* _Given task_
Reproduce exactly the lines below, from the first through the one containing "plug's flat crown.", and nothing more.

* _Data block_

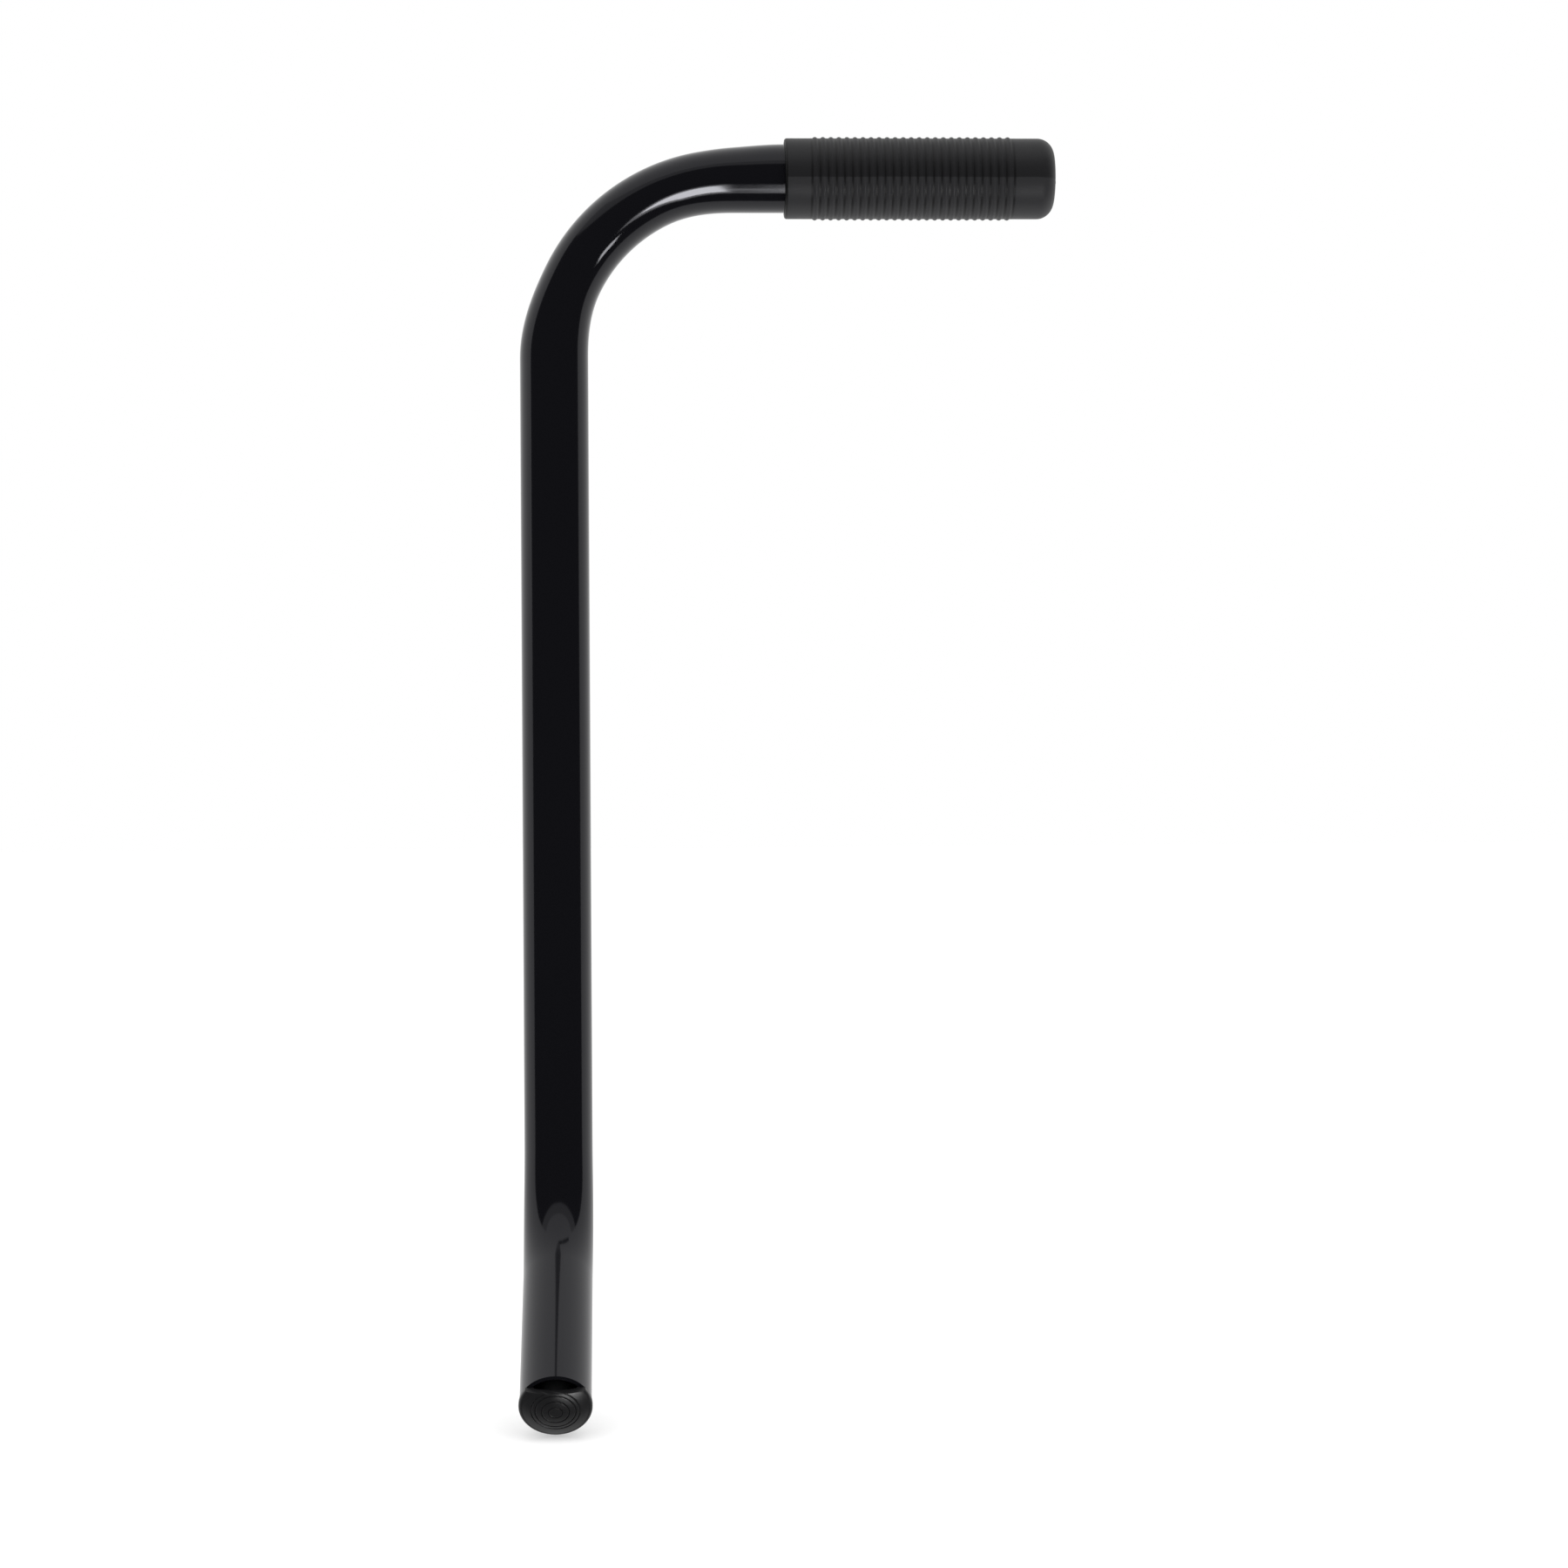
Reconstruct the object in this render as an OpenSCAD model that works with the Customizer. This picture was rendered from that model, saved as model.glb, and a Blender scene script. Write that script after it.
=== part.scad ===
// Bent tube walking-cane handle: one steel tube with two bends, a ribbed
// sleeve grip on its handle end and a push-in plug in its foot end.
// +Z is up along the shaft, the handle points along +X and the foot runs
// down towards -Y. The origin is the centre of the plug's flat crown.

/* [Tube] */
// Outer diameter of the tube
tube_d = 25.4; // [20:0.1:32]
// Wall thickness of the tube
tube_wall = 1.6; // [1:0.1:2.5]
// Straight length of the shaft between its two bends
shaft_len = 292; // [150:1:800]
// How much smaller the tube's radius is in its bends, where it is drawn
bend_thinning = 0.02; // [0.02:0.01:0.1]

/* [Handle end] */
// Radius of the upper bend, to the tube's centre line
handle_bend_r = 67; // [45:1:120]
// Distance from the end of the upper bend to the mouth of the grip
handle_gap = 19; // [5:1:60]

/* [Foot end] */
// Radius of the lower bend, to the tube's centre line
foot_bend_r = 57; // [45:1:120]
// How far the lower bend turns the tube away from the shaft, in degrees
foot_angle = 57; // [30:1:80]
// Straight length of tube between the lower bend and the plug
foot_len = 65; // [30:1:120]

/* [Grip] */
// Length of the grip, without the sprue mark on its end
grip_len = 101; // [60:1:160]
// Thickness of the grip's sleeve, under its ribs
grip_wall = 2.1; // [1.2:0.1:4]
// Thickness of the grip's closed end
grip_end_wall = 4; // [2:0.5:8]
// Rounding of the grip's closed end
grip_end_round = 5.5; // [3:0.5:10]
// Rounding of the rim at the grip's mouth
grip_rim_round = 0.5; // [0.2:0.1:0.8]
// Distance from one rib to the next
rib_pitch = 3; // [2:0.1:6]
// Height of a rib above the sleeve
rib_h = 0.5; // [0.2:0.1:1]
// Width of a rib where it meets the sleeve
rib_w = 1.8; // [1:0.1:1.9]
// Plain length between the grip's mouth and the middle of its first rib
plain_collar = 11.4; // [5:0.1:30]
// Least plain length between the last rib and the closed end
plain_end = 17; // [8:0.5:30]
// Diameter of the sprue mark on the closed end
sprue_d = 1.7; // [1:0.1:3]
// Height of the sprue mark
sprue_h = 0.7; // [0.3:0.1:1.5]
// How far the sprue mark sits below the handle's axis
sprue_drop = 1.3; // [0:0.1:4]

/* [Plug] */
// How far the plug's flange stands out past the tube all round
plug_lip = 0.3; // [0:0.1:1]
// Height of the plug's head, from the tube's end to its crown
plug_head_h = 4.75; // [4:0.05:7]
// Radius of the domed face
plug_dome_r = 32; // [28:1:90]
// Rounding between the domed face and the flange
plug_edge_round = 1.2; // [0.5:0.1:1.5]
// Wall thickness of the cored-out head
plug_wall = 2.2; // [0.8:0.1:2.4]
// Width of the seat that the head keeps on the tube's end
plug_seat_w = 2.3; // [1.5:0.1:3]
// Radius of the flat crown at the middle of the face
crown_r = 2.1; // [1.5:0.1:2.1]
// Radii of the grooves in the face
groove_radii = [2.4, 4.8, 7.1, 8.5];
// Width of a groove
groove_w = 0.5; // [0.3:0.1:0.5]
// Depth of a groove
groove_depth = 0.3; // [0.1:0.1:0.4]
// Depth of the opening cut straight across one side of the head, from its rim
opening_depth = 5.3; // [2:0.1:5.8]
// Outer radius of the plug's hollow stem
stem_r = 7; // [4:0.1:7]
// Wall thickness of the stem
stem_wall = 1.5; // [1:0.1:3]
// Length of the stem inside the tube
stem_len = 18; // [10:1:30]
// Number of fins round the stem
fin_count = 4; // [1:1:5]
// Distance from one fin to the next
fin_pitch = 3.6; // [2:0.1:5]
// Thickness of a fin at its root
fin_t = 1.2; // [0.6:0.1:2]

/* [Fits] */
// Gap between the tube and the inside of the grip
grip_clearance = 0.1; // [0.05:0.05:0.4]
// Gap between the tube's end and the grip's closed end
grip_end_gap = 1; // [0.2:0.1:3]
// Gap between the fins and the bore of the tube
fin_clearance = 0.1; // [0.05:0.05:0.4]

/* [Hidden] */
$fn = 64;

handle_turn = 90;
cut_over = 1;                       // how far a cutting shape passes the face it cuts
bend_overlap = 0.5;                 // how far a straight stretch runs into its bends
tube_r = tube_d / 2;
bore_r = tube_r - tube_wall;

grip_bore_r = tube_r + grip_clearance;
grip_r = grip_bore_r + grip_wall;
grip_bore_len = grip_len - grip_end_wall;
handle_len = handle_gap + grip_bore_len - grip_end_gap;
rib_count = 1 + floor((grip_len - plain_collar - plain_end) / rib_pitch);

plug_r = tube_r + plug_lip;
fin_r = bore_r - fin_clearance;
dome_centre_z = plug_head_h - sqrt(pow(plug_dome_r, 2) - pow(crown_r, 2));

// The shaft's foot, placed so that the crown of the plug is the origin
foot_run = foot_len + plug_head_h;
shaft_y = foot_run * sin(foot_angle) + foot_bend_r * (1 - cos(foot_angle));
shaft_z = foot_run * cos(foot_angle) + foot_bend_r * sin(foot_angle);

function dome_z(r) = dome_centre_z + sqrt(pow(plug_dome_r, 2) - pow(r, 2));

// The foot of the shaft, with its own +Z up the shaft
module at_shaft() {
    translate([0, shaft_y, shaft_z])
        children();
}

// The far end of a bend that leaves along +Z and turns towards +X
module past_bend(bend_r, turn) {
    translate([bend_r * (1 - cos(turn)), 0, bend_r * sin(turn)])
        rotate([0, turn, 0])
            children();
}

// The end of the upper bend, with its own +Z along the handle
module at_handle() {
    at_shaft()
        translate([0, 0, shaft_len])
            past_bend(handle_bend_r, handle_turn)
                children();
}

// The shaft's foot seen from above, with its own +Z down and +X towards the foot
module facing_down() {
    at_shaft()
        rotate([180, 0, -90])
            children();
}

// The end of the lower bend, with its own +Z towards the plug
module at_foot() {
    facing_down()
        past_bend(foot_bend_r, foot_angle)
            children();
}

// A round bar along a bend that leaves along +Z and turns towards +X
module bend_bar(bar_r, bend_r, turn) {
    translate([bend_r, 0, 0])
        rotate([90, 0, 0])
            rotate([0, 0, 180 - turn])
                rotate_extrude(angle = turn)
                    translate([bend_r, 0])
                        circle(r = bar_r);
}

// A round bar along +Z that starts inside the bend before it
module straight_bar(bar_r, length) {
    translate([0, 0, -bend_overlap])
        cylinder(r = bar_r, h = length + bend_overlap);
}

// A round bar along the tube's whole centre line, longer at both ends by extra
module centre_line_bar(bar_r, extra) {
    at_shaft() {
        straight_bar(bar_r, shaft_len + bend_overlap);
        translate([0, 0, shaft_len])
            bend_bar(bar_r - bend_thinning, handle_bend_r, handle_turn);
    }
    facing_down()
        bend_bar(bar_r - bend_thinning, foot_bend_r, foot_angle);
    at_handle()
        straight_bar(bar_r, handle_len + extra);
    at_foot()
        straight_bar(bar_r, foot_len + extra);
}

module shaft_tube() {
    color([0.02, 0.02, 0.022])
        difference() {
            centre_line_bar(tube_r, 0);
            centre_line_bar(bore_r, cut_over);
        }
}

// Half of the grip's outline, turned round +Z: the sleeve with a rounded rim
// at its mouth and a rounded closed end
module grip_outline() {
    difference() {
        union() {
            translate([0, grip_rim_round])
                square([grip_r, grip_len - grip_rim_round - grip_end_round]);
            square([grip_r - grip_rim_round, grip_rim_round]);
            translate([0, grip_len - grip_end_round])
                square([grip_r - grip_end_round, grip_end_round]);
            translate([grip_r - grip_rim_round, grip_rim_round])
                circle(r = grip_rim_round);
            translate([grip_r - grip_end_round, grip_len - grip_end_round])
                circle(r = grip_end_round);
        }
        translate([0, -cut_over])
            square([grip_bore_r, grip_bore_len + cut_over]);
    }
}

// The section of one rib: an arc rib_w wide that stands rib_h proud
module rib_outline() {
    arc_r = (pow(rib_w / 2, 2) + pow(rib_h, 2)) / (2 * rib_h);
    intersection() {
        translate([grip_r + rib_h - arc_r, 0])
            circle(r = arc_r);
        translate([grip_r - grip_wall / 2, -rib_w])
            square([grip_wall, 2 * rib_w]);
    }
}

module hand_grip() {
    color([0.05, 0.05, 0.053])
        at_handle()
            translate([0, 0, handle_gap])
                union() {
                    rotate_extrude()
                        union() {
                            grip_outline();
                            for (i = [0 : 1 : rib_count - 1])
                                translate([0, plain_collar + i * rib_pitch])
                                    rib_outline();
                        }
                    translate([sprue_drop, 0, grip_len - grip_end_wall / 2])
                        cylinder(d = sprue_d, h = grip_end_wall / 2 + sprue_h);
                }
}

// Half of a dome's outline, its top cut off at the height of the crown
module dome_outline(dome_r, reach) {
    intersection() {
        square([reach, plug_head_h]);
        translate([0, dome_centre_z])
            circle(r = dome_r, $fn = 360);
    }
}

// Half of the head's outline, turned round +Z: a flange, a rounded edge and a
// dome, all of it outside the tube and cored out from below
module head_outline() {
    edge_z = dome_z(plug_r - plug_edge_round) - plug_edge_round;
    difference() {
        intersection() {
            square([plug_r, plug_head_h]);
            union() {
                square([plug_r, max(edge_z, plug_wall)]);
                translate([plug_r - plug_edge_round, edge_z])
                    circle(r = plug_edge_round);
                dome_outline(plug_dome_r, plug_r - plug_edge_round);
            }
        }
        translate([0, -cut_over])
            square([plug_r - plug_seat_w, cut_over + plug_lip]);
        dome_outline(plug_dome_r - plug_wall, plug_r - plug_seat_w);
        for (r = groove_radii)
            translate([r - groove_w / 2, dome_z(r) - groove_depth])
                square([groove_w, plug_head_h]);
    }
}

// Half of the stem's outline: a hollow stem up to the dome, with fins that
// taper outwards
module stem_outline() {
    translate([stem_r - stem_wall, -stem_len])
        square([stem_wall, stem_len + dome_z(stem_r) - plug_wall / 2]);
    for (i = [0 : 1 : fin_count - 1])
        translate([stem_r, -fin_pitch * (i + 1)])
            polygon([
                [-stem_wall / 2, -fin_t],
                [0, -fin_t],
                [fin_r - stem_r, 0],
                [-stem_wall / 2, 0]
            ]);
}

// The block that opens one side of the head
module side_opening() {
    translate([plug_r - opening_depth, -plug_r - cut_over, -cut_over])
        cube([plug_r, 2 * (plug_r + cut_over), plug_head_h + 2 * cut_over]);
}

module foot_plug() {
    color([0.035, 0.035, 0.038])
        at_foot()
            translate([0, 0, foot_len])
                difference() {
                    rotate_extrude()
                        union() {
                            head_outline();
                            stem_outline();
                        }
                    side_opening();
                }
}

shaft_tube();
hand_grip();
foot_plug();
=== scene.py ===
# %% [markdown]
# # A bent tube cane handle
# The object is one steel tube with two bends, a ribbed vinyl sleeve on its
# handle end and a domed plastic plug in its foot end. The CAD model gives the
# main sizes and the frame: +Z runs up the shaft, the handle points along +X,
# the foot runs towards -Y, and the origin is the crown of the plug. This lesson
# remakes the three pieces with the shape and finish that CAD leaves out.

# %% Load the frame
import math
import bmesh
import bpy
from mathutils import Matrix, Vector


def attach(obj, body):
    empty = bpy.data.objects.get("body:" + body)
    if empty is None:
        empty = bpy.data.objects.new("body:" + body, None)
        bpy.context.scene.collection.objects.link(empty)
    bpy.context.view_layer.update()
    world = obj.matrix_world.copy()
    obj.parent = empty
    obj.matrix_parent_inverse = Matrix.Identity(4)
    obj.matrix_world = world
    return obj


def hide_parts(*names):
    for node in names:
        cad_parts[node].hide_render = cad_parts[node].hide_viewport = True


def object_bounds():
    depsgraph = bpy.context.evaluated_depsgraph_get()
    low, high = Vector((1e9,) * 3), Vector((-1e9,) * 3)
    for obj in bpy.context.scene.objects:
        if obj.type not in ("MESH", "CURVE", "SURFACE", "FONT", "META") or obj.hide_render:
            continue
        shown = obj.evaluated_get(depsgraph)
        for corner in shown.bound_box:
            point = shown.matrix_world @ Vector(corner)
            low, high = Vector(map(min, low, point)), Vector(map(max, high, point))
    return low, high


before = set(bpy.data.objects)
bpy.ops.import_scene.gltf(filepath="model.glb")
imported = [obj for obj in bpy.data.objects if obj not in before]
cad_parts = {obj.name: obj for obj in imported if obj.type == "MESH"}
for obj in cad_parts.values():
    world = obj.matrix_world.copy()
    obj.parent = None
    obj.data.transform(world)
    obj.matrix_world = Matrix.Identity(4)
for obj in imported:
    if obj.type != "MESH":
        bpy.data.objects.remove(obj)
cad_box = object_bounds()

MM = 0.001
print("CAD box", [tuple(round(v, 4) for v in corner) for corner in cad_box])

# %% [markdown]
# ## Measures
# Every size in the next cell is the CAD model's own, in metres. They are copied,
# so a change to the CAD has to be made here as well. The places of the bends are
# worked out from them in the same way as the CAD does it.

# %% Sizes taken from the CAD
TUBE_R = 12.7 * MM
TUBE_WALL = 1.6 * MM
SHAFT_LEN = 292 * MM
HANDLE_BEND_R = 67 * MM
HANDLE_GAP = 19 * MM
FOOT_BEND_R = 57 * MM
FOOT_TURN = math.radians(57)
FOOT_LEN = 65 * MM
GRIP_LEN = 101 * MM
GRIP_END_WALL = 4 * MM
GRIP_END_GAP = 1 * MM
PLUG_HEAD_H = 4.75 * MM
HANDLE_LEN = HANDLE_GAP + GRIP_LEN - GRIP_END_WALL - GRIP_END_GAP
print("straight part of the handle", round(HANDLE_LEN, 4))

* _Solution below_
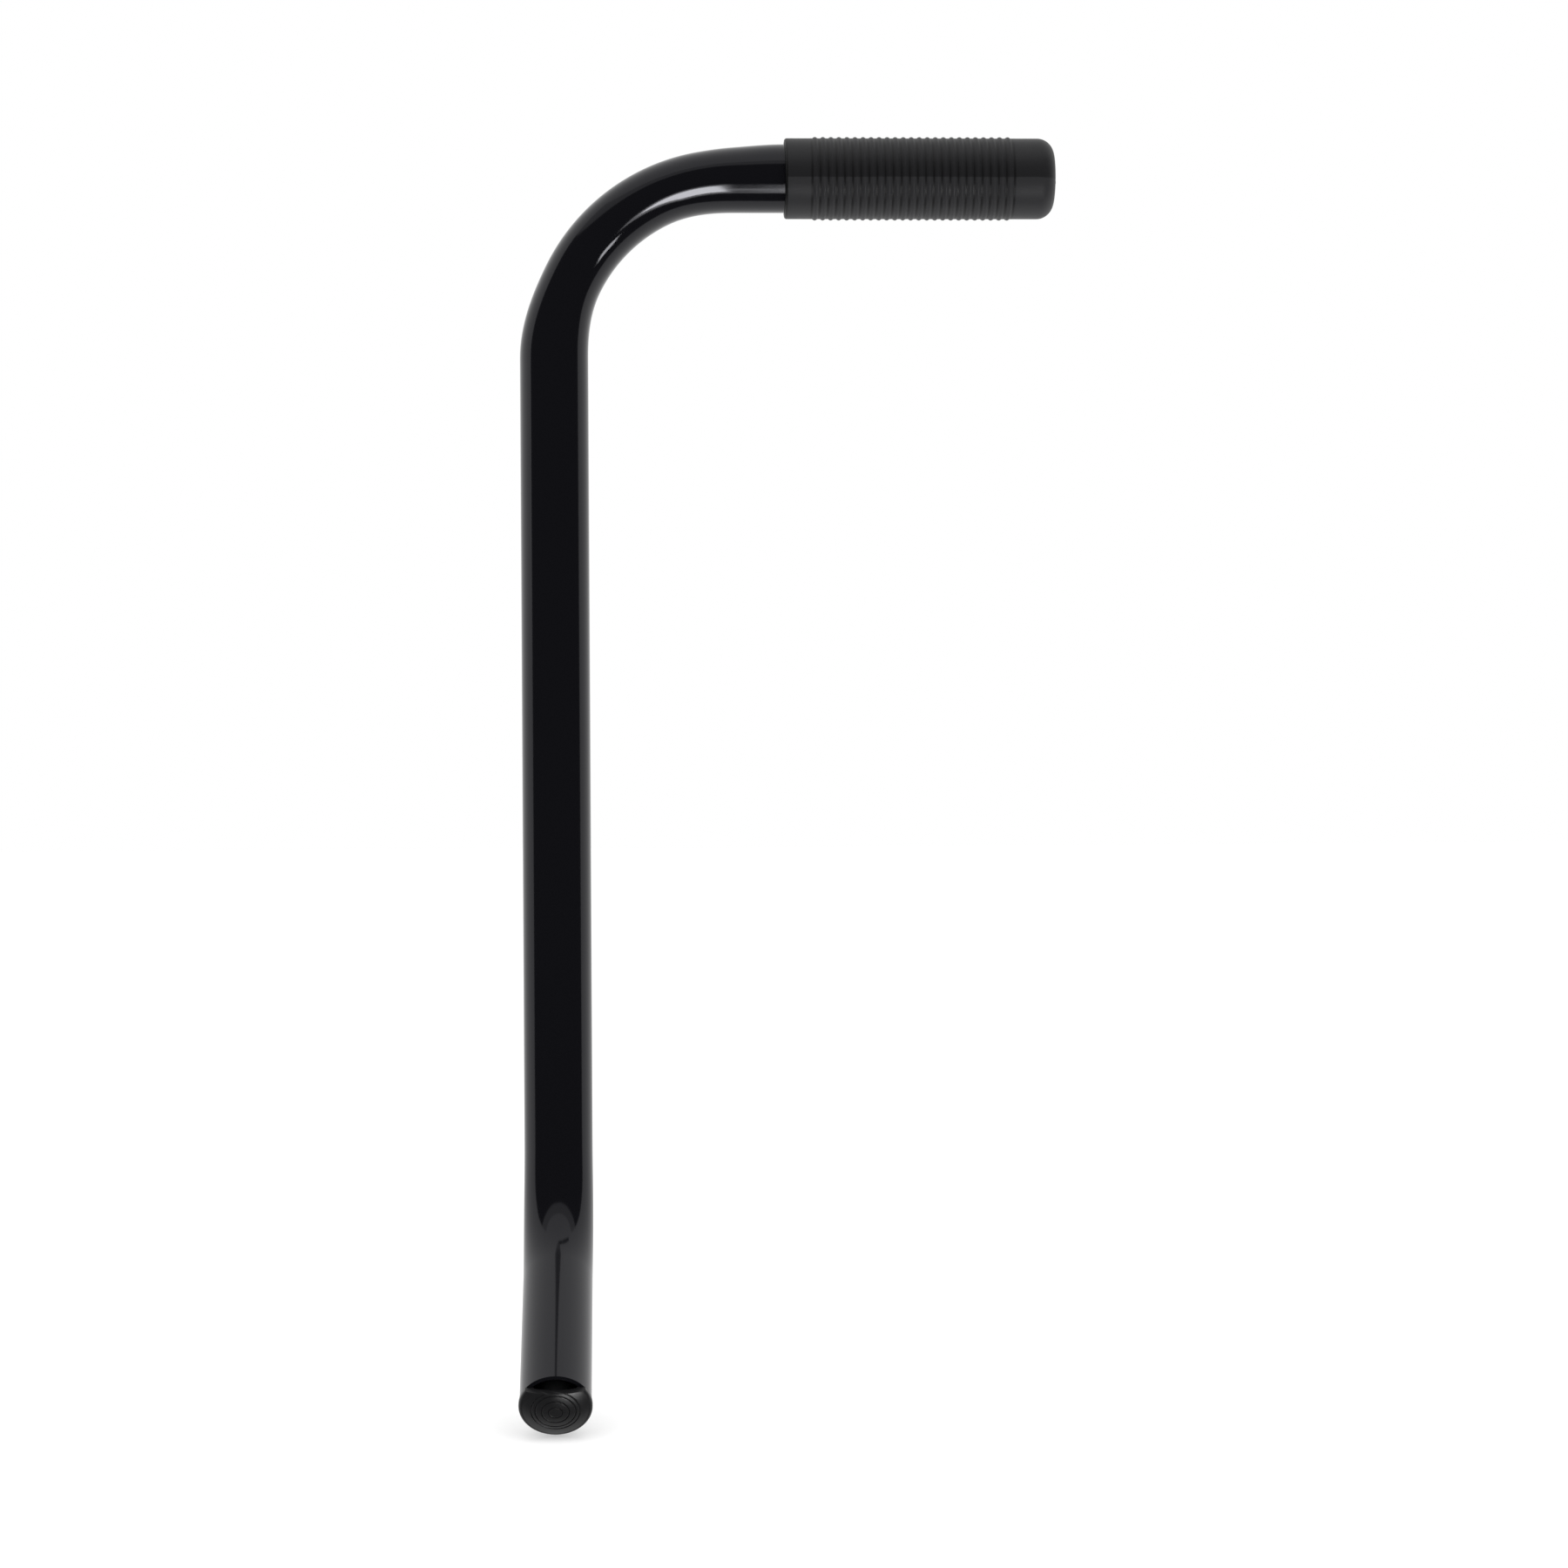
Reconstruct the object in this render as an OpenSCAD model that works with the Customizer. This picture was rendered from that model, saved as model.glb, and a Blender scene script. Write that script after it.
=== part.scad ===
// Bent tube walking-cane handle: one steel tube with two bends, a ribbed
// sleeve grip on its handle end and a push-in plug in its foot end.
// +Z is up along the shaft, the handle points along +X and the foot runs
// down towards -Y. The origin is the centre of the plug's flat crown.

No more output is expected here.